> Do this:
Write out the listing below again, precisely as it is given.

### Data

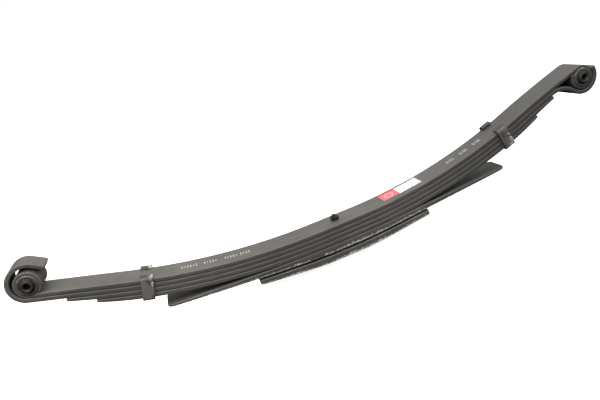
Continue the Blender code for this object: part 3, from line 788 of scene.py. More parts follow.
def bar_tree():
    """Geometry Nodes: a bar with rounded long edges that follows a chain of guide points."""
    found = bpy.data.node_groups.get("bar_on_guide")
    if found:
        return found
    inputs = (
        ("Across", "NodeSocketVector", tuple(ACROSS)),
        ("Edge Rounding", "NodeSocketFloat", 2.4 * MM),
        ("Support Distance", "NodeSocketFloat", 0.6 * MM),
        ("Corner Steps", "NodeSocketInt", 4),
        ("Material", "NodeSocketMaterial", None),
    )
    tree = new_group("bar_on_guide", inputs)
    source = add(tree, "NodeGroupInput").outputs
    guide, steps = source["Geometry"], source["Corner Steps"]
    rows = add(tree, "GeometryNodeAttributeDomainSize", {"Geometry": guide}, component="MESH")
    per_corner = add(tree, "FunctionNodeIntegerMath", {0: steps, 1: 3}, operation="ADD")
    around = add(tree, "FunctionNodeIntegerMath", {0: per_corner, 1: 4}, operation="MULTIPLY")
    section = add(tree, "FunctionNodeIntegerMath", {0: around, 1: 1}, operation="ADD")
    sheet = {"Vertices X": rows.outputs["Point Count"], "Vertices Y": section}
    grid = add(tree, "GeometryNodeMeshGrid", sheet)
    index = add(tree, "GeometryNodeInputIndex")
    row = add(tree, "FunctionNodeIntegerMath", {0: index, 1: section}, operation="DIVIDE_FLOOR")
    column = add(tree, "FunctionNodeIntegerMath", {0: index, 1: section}, operation="MODULO")
    corner = add(tree, "FunctionNodeIntegerMath", {0: column, 1: per_corner}, operation="DIVIDE_FLOOR")
    step = add(tree, "FunctionNodeIntegerMath", {0: column, 1: per_corner}, operation="MODULO")
    # Each corner is a support point, an arc, and a second support point.
    before = add(tree, "ShaderNodeMath", {0: step, 1: 1.0}, operation="SUBTRACT")
    raw = add(tree, "ShaderNodeMath", {0: before, 1: steps}, operation="DIVIDE")
    share = add(tree, "ShaderNodeClamp", {"Value": raw})
    beyond = add(tree, "ShaderNodeMath", {0: raw, 1: share}, operation="SUBTRACT")
    counted = add(tree, "ShaderNodeMath", {0: beyond, 1: steps}, operation="MULTIPLY")
    slide = add(tree, "ShaderNodeMath", {0: counted, 1: source["Support Distance"]}, operation="MULTIPLY")
    turn = add(tree, "ShaderNodeMath", {0: corner, 1: share}, operation="ADD")
    angle = add(tree, "ShaderNodeMath", {0: turn, 1: math.pi / 2.0}, operation="MULTIPLY")
    middle = add(tree, "ShaderNodeMath", {0: corner, 1: 0.5}, operation="ADD")
    diagonal = add(tree, "ShaderNodeMath", {0: middle, 1: math.pi / 2.0}, operation="MULTIPLY")
    cosine = add(tree, "ShaderNodeMath", {0: angle}, operation="COSINE")
    sine = add(tree, "ShaderNodeMath", {0: angle}, operation="SINE")
    sampled = {}
    place = add(tree, "GeometryNodeInputPosition")
    for label, kind in (
        ("rise", "FLOAT_VECTOR"), ("half_width", "FLOAT"), ("inset", "FLOAT"), ("cap", "FLOAT")
    ):
        value = add(tree, "GeometryNodeInputNamedAttribute", {"Name": label}, data_type=kind)
        asked = {"Geometry": guide, "Value": value, "Index": row}
        sampled[label] = add(tree, "GeometryNodeSampleIndex", asked, data_type=kind)
    asked = {"Geometry": guide, "Value": place, "Index": row}
    low = add(tree, "GeometryNodeSampleIndex", asked, data_type="FLOAT_VECTOR")
    thickness = add(tree, "ShaderNodeVectorMath", {0: sampled["rise"]}, operation="LENGTH")
    half_thick = add(tree, "ShaderNodeMath", {0: thickness.outputs["Value"], 1: 0.5}, operation="MULTIPLY")
    # Where a bar thins to a scarf its edges are rounded less.
    most = add(tree, "ShaderNodeMath", {0: half_thick, 1: 0.8}, operation="MULTIPLY")
    rounding = add(tree, "ShaderNodeMath", {0: most, 1: source["Edge Rounding"]}, operation="MINIMUM")
    offsets = []
    for size, sign_of, along, across in (
        (sampled["half_width"], "COSINE", cosine, sine),
        (half_thick, "SINE", sine, cosine),
    ):
        slope = add(tree, "ShaderNodeMath", {0: diagonal}, operation=sign_of)
        sign = add(tree, "ShaderNodeMath", {0: slope}, operation="SIGN")
        shrunk = add(tree, "ShaderNodeMath", {0: size, 1: sampled["inset"]}, operation="SUBTRACT")
        flat = add(tree, "ShaderNodeMath", {0: shrunk, 1: rounding}, operation="SUBTRACT")
        centre = add(tree, "ShaderNodeMath", {0: sign, 1: flat}, operation="MULTIPLY")
        edge = add(tree, "ShaderNodeMath", {0: along, 1: rounding, 2: centre}, operation="MULTIPLY_ADD")
        forward = add(tree, "ShaderNodeMath", {0: across, 1: slide}, operation="MULTIPLY")
        joined = "SUBTRACT" if sign_of == "COSINE" else "ADD"
        moved = add(tree, "ShaderNodeMath", {0: edge, 1: forward}, operation=joined)
        kept = add(tree, "ShaderNodeMath", {0: 1.0, 1: sampled["cap"]}, operation="SUBTRACT")
        offsets.append(add(tree, "ShaderNodeMath", {0: moved, 1: kept}, operation="MULTIPLY"))
    up = add(tree, "ShaderNodeVectorMath", {0: sampled["rise"]}, operation="NORMALIZE")
    sideways = add(
        tree, "ShaderNodeVectorMath", {0: source["Across"], "Scale": offsets[0]}, operation="SCALE"
    )
    upwards = add(tree, "ShaderNodeVectorMath", {0: up, "Scale": offsets[1]}, operation="SCALE")
    half_rise = add(tree, "ShaderNodeVectorMath", {0: sampled["rise"], "Scale": 0.5}, operation="SCALE")
    core = add(tree, "ShaderNodeVectorMath", {0: low, 1: half_rise}, operation="ADD")
    widened = add(tree, "ShaderNodeVectorMath", {0: core, 1: sideways}, operation="ADD")
    final = add(tree, "ShaderNodeVectorMath", {0: widened, 1: upwards}, operation="ADD")
    # The paint reads how high on the section a point lies, from -1 at the bottom to 1 at the top.
    level = add(tree, "ShaderNodeMath", {0: offsets[1], 1: half_thick}, operation="DIVIDE")
    stored = {"Geometry": grid, "Name": "rise_share", "Value": level}
    marked = add(tree, "GeometryNodeStoreNamedAttribute", stored)
    shaped = add(tree, "GeometryNodeSetPosition", {"Geometry": marked, "Position": final})
    closed = add(tree, "GeometryNodeMergeByDistance", {"Geometry": shaped, "Distance": 1e-5})
    finish_group(tree, closed, source["Material"])
    return tree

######

> Final result:
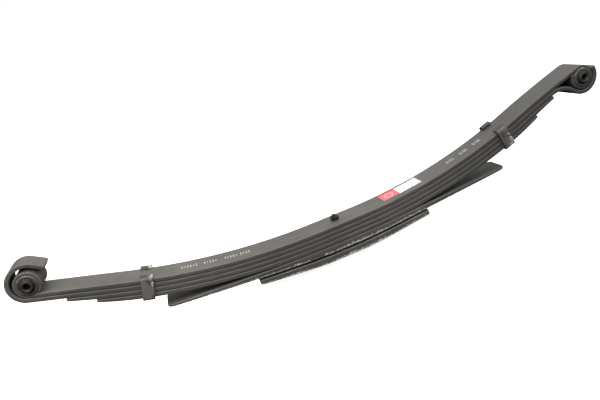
Continue the Blender code for this object: part 3, from line 788 of scene.py. More parts follow.
def bar_tree():
    """Geometry Nodes: a bar with rounded long edges that follows a chain of guide points."""
    found = bpy.data.node_groups.get("bar_on_guide")
    if found:
        return found
    inputs = (
        ("Across", "NodeSocketVector", tuple(ACROSS)),
        ("Edge Rounding", "NodeSocketFloat", 2.4 * MM),
        ("Support Distance", "NodeSocketFloat", 0.6 * MM),
        ("Corner Steps", "NodeSocketInt", 4),
        ("Material", "NodeSocketMaterial", None),
    )
    tree = new_group("bar_on_guide", inputs)
    source = add(tree, "NodeGroupInput").outputs
    guide, steps = source["Geometry"], source["Corner Steps"]
    rows = add(tree, "GeometryNodeAttributeDomainSize", {"Geometry": guide}, component="MESH")
    per_corner = add(tree, "FunctionNodeIntegerMath", {0: steps, 1: 3}, operation="ADD")
    around = add(tree, "FunctionNodeIntegerMath", {0: per_corner, 1: 4}, operation="MULTIPLY")
    section = add(tree, "FunctionNodeIntegerMath", {0: around, 1: 1}, operation="ADD")
    sheet = {"Vertices X": rows.outputs["Point Count"], "Vertices Y": section}
    grid = add(tree, "GeometryNodeMeshGrid", sheet)
    index = add(tree, "GeometryNodeInputIndex")
    row = add(tree, "FunctionNodeIntegerMath", {0: index, 1: section}, operation="DIVIDE_FLOOR")
    column = add(tree, "FunctionNodeIntegerMath", {0: index, 1: section}, operation="MODULO")
    corner = add(tree, "FunctionNodeIntegerMath", {0: column, 1: per_corner}, operation="DIVIDE_FLOOR")
    step = add(tree, "FunctionNodeIntegerMath", {0: column, 1: per_corner}, operation="MODULO")
    # Each corner is a support point, an arc, and a second support point.
    before = add(tree, "ShaderNodeMath", {0: step, 1: 1.0}, operation="SUBTRACT")
    raw = add(tree, "ShaderNodeMath", {0: before, 1: steps}, operation="DIVIDE")
    share = add(tree, "ShaderNodeClamp", {"Value": raw})
    beyond = add(tree, "ShaderNodeMath", {0: raw, 1: share}, operation="SUBTRACT")
    counted = add(tree, "ShaderNodeMath", {0: beyond, 1: steps}, operation="MULTIPLY")
    slide = add(tree, "ShaderNodeMath", {0: counted, 1: source["Support Distance"]}, operation="MULTIPLY")
    turn = add(tree, "ShaderNodeMath", {0: corner, 1: share}, operation="ADD")
    angle = add(tree, "ShaderNodeMath", {0: turn, 1: math.pi / 2.0}, operation="MULTIPLY")
    middle = add(tree, "ShaderNodeMath", {0: corner, 1: 0.5}, operation="ADD")
    diagonal = add(tree, "ShaderNodeMath", {0: middle, 1: math.pi / 2.0}, operation="MULTIPLY")
    cosine = add(tree, "ShaderNodeMath", {0: angle}, operation="COSINE")
    sine = add(tree, "ShaderNodeMath", {0: angle}, operation="SINE")
    sampled = {}
    place = add(tree, "GeometryNodeInputPosition")
    for label, kind in (
        ("rise", "FLOAT_VECTOR"), ("half_width", "FLOAT"), ("inset", "FLOAT"), ("cap", "FLOAT")
    ):
        value = add(tree, "GeometryNodeInputNamedAttribute", {"Name": label}, data_type=kind)
        asked = {"Geometry": guide, "Value": value, "Index": row}
        sampled[label] = add(tree, "GeometryNodeSampleIndex", asked, data_type=kind)
    asked = {"Geometry": guide, "Value": place, "Index": row}
    low = add(tree, "GeometryNodeSampleIndex", asked, data_type="FLOAT_VECTOR")
    thickness = add(tree, "ShaderNodeVectorMath", {0: sampled["rise"]}, operation="LENGTH")
    half_thick = add(tree, "ShaderNodeMath", {0: thickness.outputs["Value"], 1: 0.5}, operation="MULTIPLY")
    # Where a bar thins to a scarf its edges are rounded less.
    most = add(tree, "ShaderNodeMath", {0: half_thick, 1: 0.8}, operation="MULTIPLY")
    rounding = add(tree, "ShaderNodeMath", {0: most, 1: source["Edge Rounding"]}, operation="MINIMUM")
    offsets = []
    for size, sign_of, along, across in (
        (sampled["half_width"], "COSINE", cosine, sine),
        (half_thick, "SINE", sine, cosine),
    ):
        slope = add(tree, "ShaderNodeMath", {0: diagonal}, operation=sign_of)
        sign = add(tree, "ShaderNodeMath", {0: slope}, operation="SIGN")
        shrunk = add(tree, "ShaderNodeMath", {0: size, 1: sampled["inset"]}, operation="SUBTRACT")
        flat = add(tree, "ShaderNodeMath", {0: shrunk, 1: rounding}, operation="SUBTRACT")
        centre = add(tree, "ShaderNodeMath", {0: sign, 1: flat}, operation="MULTIPLY")
        edge = add(tree, "ShaderNodeMath", {0: along, 1: rounding, 2: centre}, operation="MULTIPLY_ADD")
        forward = add(tree, "ShaderNodeMath", {0: across, 1: slide}, operation="MULTIPLY")
        joined = "SUBTRACT" if sign_of == "COSINE" else "ADD"
        moved = add(tree, "ShaderNodeMath", {0: edge, 1: forward}, operation=joined)
        kept = add(tree, "ShaderNodeMath", {0: 1.0, 1: sampled["cap"]}, operation="SUBTRACT")
        offsets.append(add(tree, "ShaderNodeMath", {0: moved, 1: kept}, operation="MULTIPLY"))
    up = add(tree, "ShaderNodeVectorMath", {0: sampled["rise"]}, operation="NORMALIZE")
    sideways = add(
        tree, "ShaderNodeVectorMath", {0: source["Across"], "Scale": offsets[0]}, operation="SCALE"
    )
    upwards = add(tree, "ShaderNodeVectorMath", {0: up, "Scale": offsets[1]}, operation="SCALE")
    half_rise = add(tree, "ShaderNodeVectorMath", {0: sampled["rise"], "Scale": 0.5}, operation="SCALE")
    core = add(tree, "ShaderNodeVectorMath", {0: low, 1: half_rise}, operation="ADD")
    widened = add(tree, "ShaderNodeVectorMath", {0: core, 1: sideways}, operation="ADD")
    final = add(tree, "ShaderNodeVectorMath", {0: widened, 1: upwards}, operation="ADD")
    # The paint reads how high on the section a point lies, from -1 at the bottom to 1 at the top.
    level = add(tree, "ShaderNodeMath", {0: offsets[1], 1: half_thick}, operation="DIVIDE")
    stored = {"Geometry": grid, "Name": "rise_share", "Value": level}
    marked = add(tree, "GeometryNodeStoreNamedAttribute", stored)
    shaped = add(tree, "GeometryNodeSetPosition", {"Geometry": marked, "Position": final})
    closed = add(tree, "GeometryNodeMergeByDistance", {"Geometry": shaped, "Distance": 1e-5})
    finish_group(tree, closed, source["Material"])
    return tree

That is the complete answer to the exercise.